If Haddad succeeds in his task to overcome Bolsonaro’s gains in the first round, within what limits will he be able to govern?

The highest priority now is to win the runoff in order to defeat the offensive of capital against the working class, blocking their attempt—which is occurring everywhere in the world—to offload the costs of the international crisis onto the workers. Haddad can do it, but what government will he be able to form with a Congress that is so reactionary? The challenge is to build a structure to govern based on a concept of participatory democracy, so that the people feel part of a project that they helped develop. We must fight the conservative and fascist impulses within society by re-establishing the democratic rule of law, recovering Brazil’s sovereignty over its natural resources and its energy sources.

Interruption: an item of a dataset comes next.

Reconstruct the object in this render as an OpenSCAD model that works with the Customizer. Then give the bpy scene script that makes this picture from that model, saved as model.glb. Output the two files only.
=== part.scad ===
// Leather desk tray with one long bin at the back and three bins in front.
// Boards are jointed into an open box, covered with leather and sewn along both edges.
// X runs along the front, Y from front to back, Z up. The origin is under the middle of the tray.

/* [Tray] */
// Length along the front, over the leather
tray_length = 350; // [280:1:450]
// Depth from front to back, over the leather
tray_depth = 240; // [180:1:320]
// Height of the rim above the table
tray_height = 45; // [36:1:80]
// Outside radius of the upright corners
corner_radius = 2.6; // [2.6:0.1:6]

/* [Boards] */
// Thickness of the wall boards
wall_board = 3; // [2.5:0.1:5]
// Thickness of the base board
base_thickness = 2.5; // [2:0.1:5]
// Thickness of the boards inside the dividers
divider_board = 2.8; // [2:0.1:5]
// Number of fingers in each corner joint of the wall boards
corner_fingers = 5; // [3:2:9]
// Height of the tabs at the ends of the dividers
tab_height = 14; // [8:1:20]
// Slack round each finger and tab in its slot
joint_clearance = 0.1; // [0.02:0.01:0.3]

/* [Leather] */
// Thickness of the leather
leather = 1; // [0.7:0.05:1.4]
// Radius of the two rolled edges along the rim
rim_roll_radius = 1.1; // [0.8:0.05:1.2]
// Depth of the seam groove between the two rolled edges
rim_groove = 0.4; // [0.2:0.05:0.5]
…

And that can only be done by mobilizing the people in defense of the popular democratic project.

What is the role of the social movements in all this?

As part of the resistance against this neo-fascist wave, the popular movements, the most progressive sectors of the churches and the trade unions are all called to respond to the challenge that the country is facing, by organizing society and doing the work of education. If we don’t go out and talk to people in the neighborhoods, in the streets and on the social networks, getting out of the bubble where we are preaching to the converted, we won’t be able to defeat fascism and stop its takeover of society. Because, who is actually taking over the suburbs? The evangelicals. The Rede Globo, delivered every day to peoples’ homes. We on the Left need to take back this space that we have abandoned. In the words of the poet Pedro Tierra, we must “organize hope, ride the storm, break through the walls of the night.”